Poor man’s digital signage

This article shows how to create a simple and cheap digital signage solution using only a webbrowser and a php script. A live demo and a screencast are provided. The script is available for download.

Digital signage

Have you ever walked in to a building and noticed a huge LCD or plasma screen near the entrance hall displaying all kinds of information? These screens are so called digital signage screens. A digital sign (usually on a big screen) to present information. These screens are remote controlled and can even display full motion video and photo’s. In fact that is no surprise because they are essentially computer display screens. Dedicated PC signage software provides scheduling, and easy remote management to the control the content displayed, be it text, video, live websites etc.

My employer recently purchased a signage screen in order to provide faculty student and visitors with dynamic information. While we wait for the IT-department to install the dedicated software I proposed a simple solution for displaying dynamic content in the meantime. I call it poor man’s signage. In comparison with other simple temporarily solutions like showing a looped powerpoint presention, the poor man’s signage has the advantage of being able to show live webpages.

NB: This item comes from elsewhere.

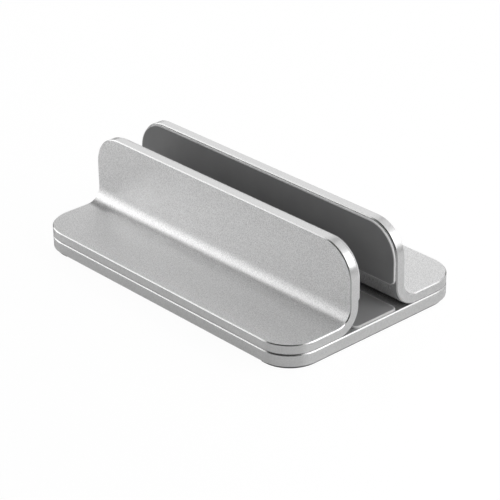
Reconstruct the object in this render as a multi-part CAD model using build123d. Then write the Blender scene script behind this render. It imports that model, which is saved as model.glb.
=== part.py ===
from build123d import *
import os

# Vertical laptop stand. A flat base plate carries two angle brackets that
# slide across it and are clamped from below with socket screws.
# Millimetres, +Z up, X along the slot for the laptop. The origin lies on the
# floor under the middle of the stand, brackets where they are pictured.

os.makedirs("parts", exist_ok=True)

# Overall sizes
stand_length = 175.0
stand_width = 108.0
corner_radius = 16.5
base_thickness = 6.0
edge_chamfer = 0.45

# Angle brackets, bent from one thickness of plate
sheet_thickness = 5.0
bracket_reach = 42.2
bend_inner_radius = 7.5
upright_rise = 41.0
upright_corner_radius = 16.5

# Silicone pads and foot strips, each on a die-cut adhesive film
film_thickness = 0.15
pad_thickness = 1.05
pad_inset = 0.7
pad_edge_chamfer = 0.3
pad_low_corner_radius = 3.0
pad_above_bend = 0.25
base_pad_width = 26.0
base_pad_corner_radius = 2.5
foot_thickness = 1.05
foot_inset = 1.3
foot_strip_width = 18.4
foot_inner_corner_radius = 1.5
foot_edge_chamfer = 0.25

# Clamp screws, M4 x 6 button head with a 2.5 mm hexagon socket
screw_x = 50.0
screw_from_edge = 20.0
screw_diameter = 4.0
screw_length = 6.0
screw_tip_chamfer = 0.45
head_diameter = 7.6
head_height = 2.2
head_rim_height = 0.35
head_flat_diameter = 3.7
hexagon_across_flats = 2.5
hexagon_depth = 1.3
washer_diameter = 9.0
washer_thickness = 0.8

# Travel of each bracket from the pictured place
travel_inward = 3.5
travel_outward = 10.5

# Clearances
thread_clearance = 0.05
washer_bore_clearance = 0.15
slot_clearance = 0.3
groove_clearance = 0.5
hole_end_clearance = 0.6
head_below_clearance = 0.4
groove_edge_chamfer = 0.25

# Heights
foot_rise = foot_thickness + film_thickness
base_bottom = foot_rise
base_top = base_bottom + base_thickness
bend_outer_radius = bend_inner_radius + sheet_thickness
bend_height = base_top + bend_outer_radius
upright_top = base_top + upright_rise
groove_depth = washer_thickness + head_height + head_below_clearance
groove_ceiling = base_bottom + groove_depth
washer_bottom = groove_ceiling - washer_thickness
screw_tip = washer_bottom + screw_length
hole_depth = screw_tip - base_top + hole_end_clearance

# Places across the stand
half_length = stand_length / 2
half_width = stand_width / 2
half_slot = half_width - bracket_reach
screw_y = half_width - screw_from_edge
slot_width = screw_diameter + 2 * slot_clearance
groove_width = washer_diameter + 2 * groove_clearance
slot_travel = travel_inward + travel_outward
slot_middle = screw_y + (travel_outward - travel_inward) / 2


def meeting_edges(solid):
    """Edges where two faces meet at an angle, without the smooth seams."""
    found = ShapeList()
    for edge in solid.edges():
        middle = edge.position_at(0.5)
        sides = [face for face in solid.faces() if edge in face.edges()]
        if len(sides) == 2:
            first = sides[0].normal_at(middle)
            second = sides[1].normal_at(middle)
            if first.get_angle(second) > 30:
                found.append(edge)
    return found


def edges_at_height(solid, height):
    """Edges that lie whole in one level plane."""
    return solid.edges().filter_by(
        lambda edge: abs(edge.bounding_box().min.Z - height) < 0.01
        and abs(edge.bounding_box().max.Z - height) < 0.01
    )


def plan_outline(inset):
    """Rounded plan outline of the base, drawn in by the inset."""
    return RectangleRounded(
        stand_length - 2 * inset, stand_width - 2 * inset, corner_radius - inset
    )


def upright_outline(inset, low_edge, low_radius):
    """Face of the upright seen from the slot, in the XZ plane."""
    high_edge = upright_top - inset
    half = half_length - inset
    high_radius = upright_corner_radius - inset
    with BuildSketch(Plane.XZ) as outline:
        with BuildLine():
            Polyline(
                (-half, low_edge), (half, low_edge), (half, high_edge),
                (-half, high_edge), (-half, low_edge),
            )
        make_face()
        fillet(
            outline.vertices().filter_by(lambda v: v.Y > high_edge - 0.01),
            high_radius,
        )
        if low_radius > 0:
            fillet(
                outline.vertices().filter_by(lambda v: v.Y < low_edge + 0.01),
                low_radius,
            )
    return outline.sketch


# Base plate: rounded outline, four cross slots, each with a wider groove
# below it for the screw head and washer
def make_base_plate():
    plate = extrude(
        Pos(0, 0, base_bottom) * plan_outline(0), amount=base_thickness
    )
    plate = chamfer(edges_at_height(plate, base_top), edge_chamfer)
    plate = chamfer(edges_at_height(plate, base_bottom), edge_chamfer)
    for side_x in (-1, 1):
        for side_y in (-1, 1):
            place = Pos(side_x * screw_x, side_y * slot_middle, base_bottom)
            groove = extrude(
                place * SlotCenterToCenter(slot_travel, groove_width, rotation=90),
                amount=groove_depth,
            )
            slot = extrude(
                place * SlotCenterToCenter(slot_travel, slot_width, rotation=90),
                amount=base_thickness,
            )
            plate = plate - groove - slot
    groove_ends = slot_middle + slot_travel / 2 + groove_width / 2
    rims = edges_at_height(plate, base_bottom).filter_by(
        lambda edge: abs(edge.bounding_box().max.Y) < groove_ends + 0.01
        and abs(edge.bounding_box().max.X) < screw_x + groove_width
    )
    return chamfer(rims, groove_edge_chamfer)


# Angle bracket on the +Y side: foot, bend and upright in one thickness
def make_rear_bracket():
    low, high = base_top, upright_top
    sheet = sheet_thickness
    with BuildPart() as bent:
        with BuildSketch(Plane.YZ):
            with BuildLine():
                Line((half_slot, high), (half_slot, bend_height))
                RadiusArc(
                    (half_slot, bend_height),
                    (half_slot + bend_outer_radius, low),
                    -bend_outer_radius,
                )
                Line((half_slot + bend_outer_radius, low), (half_width, low))
                Line((half_width, low), (half_width, low + sheet))
                Line(
                    (half_width, low + sheet),
                    (half_slot + bend_outer_radius, low + sheet),
                )
                RadiusArc(
                    (half_slot + bend_outer_radius, low + sheet),
                    (half_slot + sheet, bend_height),
                    bend_inner_radius,
                )
                Line((half_slot + sheet, bend_height), (half_slot + sheet, high))
                Line((half_slot + sheet, high), (half_slot, high))
            make_face()
        extrude(amount=half_length, both=True)
    bracket = bent.part
    plan = extrude(plan_outline(0), amount=upright_top + 1)
    face = extrude(upright_outline(0, 0, 0), amount=stand_width, both=True)
    bracket = bracket & plan & face
    bracket = chamfer(meeting_edges(bracket), edge_chamfer)
    for side_x in (-1, 1):
        place = Pos(side_x * screw_x, screw_y, base_top)
        radius = screw_diameter / 2 + thread_clearance
        bracket = bracket - extrude(place * Circle(radius), amount=hole_depth)
    return bracket


# Pad for the +Y upright with its film against the metal
def make_rear_pad_and_film():
    low_edge = bend_height + pad_above_bend
    outline = upright_outline(pad_inset, low_edge, pad_low_corner_radius)
    face_y = half_slot
    film = extrude(
        Pos(0, face_y, 0) * outline, amount=film_thickness
    )
    pad = extrude(
        Pos(0, face_y - film_thickness, 0) * outline, amount=pad_thickness
    )
    front = face_y - film_thickness - pad_thickness
    rim = pad.edges().filter_by(
        lambda edge: abs(edge.bounding_box().min.Y - front) < 0.01
        and abs(edge.bounding_box().max.Y - front) < 0.01
    )
    return chamfer(rim, pad_edge_chamfer), film


# Pad that lies on the base between the brackets
def make_base_pad_and_film():
    outline = RectangleRounded(
        stand_length - 2 * pad_inset, base_pad_width, base_pad_corner_radius
    )
    film = extrude(Pos(0, 0, base_top) * outline, amount=film_thickness)
    pad = extrude(
        Pos(0, 0, base_top + film_thickness) * outline, amount=pad_thickness
    )
    top = base_top + film_thickness + pad_thickness
    return chamfer(edges_at_height(pad, top), pad_edge_chamfer), film


# Foot strip under the +X end, its outer outline follows the base
def make_right_foot_and_film():
    inner_end = half_length - foot_inset - foot_strip_width
    zone = Pos(inner_end + stand_length / 2, 0) * Rectangle(
        stand_length, stand_width
    )
    outline = plan_outline(foot_inset) & zone
    inner = outline.vertices().filter_by(lambda v: v.X < inner_end + 0.01)
    outline = fillet(inner, foot_inner_corner_radius)
    film = extrude(
        Pos(0, 0, foot_thickness) * outline, amount=film_thickness
    )
    strip = extrude(outline, amount=foot_thickness)
    strip = chamfer(edges_at_height(strip, 0), foot_edge_chamfer)
    return strip, film


# Button head screw, tip up, bearing face of the head at the given height
def make_screw(at_x, at_y):
    half_head = head_diameter / 2
    half_flat = head_flat_diameter / 2
    # The dome is part of a ball whose centre lies on the screw's axis
    rise = head_height - head_rim_height
    below = (half_head**2 - half_flat**2 - rise**2) / (2 * rise)
    dome_radius = (half_head**2 + below**2) ** 0.5
    with BuildPart() as body:
        with BuildSketch(Plane.XZ):
            with BuildLine():
                Polyline((0, -head_height), (0, screw_length))
                Polyline(
                    (0, screw_length),
                    (screw_diameter / 2 - screw_tip_chamfer, screw_length),
                    (screw_diameter / 2, screw_length - screw_tip_chamfer),
                    (screw_diameter / 2, 0),
                    (half_head, 0),
                    (half_head, -head_rim_height),
                )
                RadiusArc(
                    (half_head, -head_rim_height),
                    (half_flat, -head_height),
                    dome_radius,
                )
                Line((half_flat, -head_height), (0, -head_height))
            make_face()
        revolve(axis=Axis.Z)
        with BuildSketch(Plane.XY.offset(-head_height)):
            RegularPolygon(hexagon_across_flats / 2, 6, major_radius=False)
        extrude(amount=hexagon_depth, mode=Mode.SUBTRACT)
    return Pos(at_x, at_y, washer_bottom) * body.part


# Flat washer between the screw head and the groove's ceiling
def make_washer(at_x, at_y):
    bore = screw_diameter / 2 + washer_bore_clearance
    ring = Circle(washer_diameter / 2) - Circle(bore)
    return extrude(Pos(at_x, at_y, washer_bottom) * ring, amount=washer_thickness)


def to_front(shape):
    """Half turn about the upright axis brings a rear piece to the front."""
    return Rot(0, 0, 180) * shape


rear_bracket = make_rear_bracket()
rear_pad, rear_pad_film = make_rear_pad_and_film()
base_pad, base_pad_film = make_base_pad_and_film()
right_foot, right_foot_film = make_right_foot_and_film()

pieces = {
    "base_plate": make_base_plate(),
    "base_pad": base_pad,
    "base_pad_film": base_pad_film,
    "right_foot_strip": right_foot,
    "right_foot_film": right_foot_film,
    "left_foot_strip": to_front(right_foot),
    "left_foot_film": to_front(right_foot_film),
    "rear_bracket": rear_bracket,
    "rear_bracket_pad": rear_pad,
    "rear_pad_film": rear_pad_film,
    "front_bracket": to_front(rear_bracket),
    "front_bracket_pad": to_front(rear_pad),
    "front_pad_film": to_front(rear_pad_film),
    "rear_right_screw": make_screw(screw_x, screw_y),
    "rear_left_screw": make_screw(-screw_x, screw_y),
    "front_right_screw": make_screw(screw_x, -screw_y),
    "front_left_screw": make_screw(-screw_x, -screw_y),
    "rear_washers": Compound(
        children=[make_washer(screw_x, screw_y), make_washer(-screw_x, screw_y)]
    ),
    "front_washers": Compound(
        children=[make_washer(screw_x, -screw_y), make_washer(-screw_x, -screw_y)]
    ),
}

for name, shape in pieces.items():
    export_step(shape, "parts/" + name + ".step")
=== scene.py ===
import math

import bmesh
import bpy
from mathutils import Matrix, Vector


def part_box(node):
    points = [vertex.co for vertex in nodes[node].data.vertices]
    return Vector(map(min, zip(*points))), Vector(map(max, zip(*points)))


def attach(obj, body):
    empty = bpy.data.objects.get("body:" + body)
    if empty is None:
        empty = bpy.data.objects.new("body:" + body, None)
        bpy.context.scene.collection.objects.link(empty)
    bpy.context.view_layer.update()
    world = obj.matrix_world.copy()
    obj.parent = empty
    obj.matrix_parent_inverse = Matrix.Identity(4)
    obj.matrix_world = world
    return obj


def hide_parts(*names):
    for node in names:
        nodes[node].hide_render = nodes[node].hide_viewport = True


# Vertical laptop stand: blasted aluminium with bright cut edges, grey silicone
# pads and foot strips, stainless clamp screws below. Metres, frame of the part.

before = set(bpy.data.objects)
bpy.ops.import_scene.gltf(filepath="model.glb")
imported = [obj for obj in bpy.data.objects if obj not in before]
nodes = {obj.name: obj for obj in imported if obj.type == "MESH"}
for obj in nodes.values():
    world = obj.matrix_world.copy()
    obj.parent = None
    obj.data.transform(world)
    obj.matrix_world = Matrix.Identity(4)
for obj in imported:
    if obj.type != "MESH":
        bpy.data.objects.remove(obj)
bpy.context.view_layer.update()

MM = 0.001
CORNER_RADIUS = 16.5 * MM
SHEET_THICKNESS = 5.0 * MM
BEND_INNER_RADIUS = 7.5 * MM
BEND_OUTER_RADIUS = BEND_INNER_RADIUS + SHEET_THICKNESS


# Camera

def make_camera():
    """Camera fitted to the photograph: direction, roll, distance and aim, in metres."""
    azimuth = math.radians(48.3125)
    elevation = math.radians(27.172)
    roll = math.radians(-1.1845)
    distance = 0.9877
    shift_right = 0.0023275
    shift_up = 0.0078925
    foot_rise = 0.0012
    sensor = 36.0
    focal_share = 4.20488
    right = Vector((math.cos(azimuth), math.sin(azimuth), 0))
    back = Vector((
        math.sin(azimuth) * math.cos(elevation),
        -math.cos(azimuth) * math.cos(elevation),
        math.sin(elevation),
    ))
    up = back.cross(right)
    turned_right = math.cos(roll) * right + math.sin(roll) * up
    turned_up = math.cos(roll) * up - math.sin(roll) * right
    place = (
        back * distance
        + turned_right * shift_right
        + turned_up * shift_up
        + Vector((0, 0, foot_rise))
    )
    data = bpy.data.cameras.new("camera")
    data.sensor_width = sensor
    data.lens = sensor * focal_share
    camera = bpy.data.objects.new("camera", data)
    bpy.context.scene.collection.objects.link(camera)
    camera.matrix_world = Matrix((
        (turned_right.x, turned_up.x, back.x, place.x),
        (turned_right.y, turned_up.y, back.y, place.y),
        (turned_right.z, turned_up.z, back.z, place.z),
        (0, 0, 0, 1),
    ))
    bpy.context.scene.camera = camera


make_camera()


# Node helpers

# Places of a mix node's two inputs and its output, by the kind of data
MIX_COLOR = (6, 7, 2)
MIX_VALUE = (2, 3, 0)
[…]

Overview poor man’s digital signage

My solution is based on a webbrowser that runs full screen on the PC that is connected to the signage screen and a simple php script on a server. The script controls the page content on the browser. In my current implementation the content is a sequence of live websites. Setup is simple. On the signage PC the browser has to be pointed to the server URL only once. A data file on the server contains the the URLs and the desired display time of websites that will be displayed on the signage PC in a loop. You can include any website you like. If your browser has multimedia plug-ins you can also show flash or full motion video on the signage screen. My proposal includes the usage of a wiki website that is (ab)used as an easy content management system. The communication officer can easily create new wiki entries and include the referring URLs in the display sequence by adding them to the data file. Offcourse the wiki is password protected. Each wiki page is displayed in embedded mode. That is without the usual wiki header and footer for controlling the content. The wiki software that provides all these features is the lovely Oddmuse wiki (http://www.oddmuse.org). Needless to say that you can add as many signage PC’s to the system as you want. As long as you don’t overrun the script on the server the should not be a problem.

Live demo

You can watch a live demo here (as long as I don’t reach my bandwith limit). This demo runs on the great free webhosting service by Memebot (http://memebot.com). Memebot also provides a free wiki in their offer. This wiki happens to be the previous mentioned Oddmuse.


You can also watch a screencast showing the poor man’s signage in action. Basically it is the same as the live demo. But it will be available even if I reached a bandwith limit.

Technical details

The poor man’s signage script is based the usage of the i-frame html element and the php header function to sent a refresh header to the browser. Once the script receives a request from a webbrowser it first checks the sequence counter state to determine which item from the data file has to be read next. The sequence counter state is stored in a separate file on the server. Then the script reads from the data file the URL pointed by the sequence counter. This URL is displayed in the i-frame. The script also reads from the data file the display time, which is used to set the page refresh time. After each page refresh the sequence counter is incremented and the next URL in line is read from the data file.

Known issues

  • First read my software notice.
  • Some websites check if they are display in an i-frame and then break out, this will stop the poor man’s signage sequence.
  • Data file editing is still very user unfriendly, you need to hard code the file in the directory on the webserver. I have to check if it is possible to store the data file in an Oddmuse wiki page and use the raw mode to have it read from the php script.


The script (v. 0.1) is available for download here.
Installation is simple. Put the files in a php enabled directory of your webserver. Make sure the files datafile.txt and counter.txt are writeable by the script (that is by the user that runs the webserver service on your server). If your webserver runs php as a module you have to remove the line ‘#!/usr/bin/php’ from the file pm_signage.php.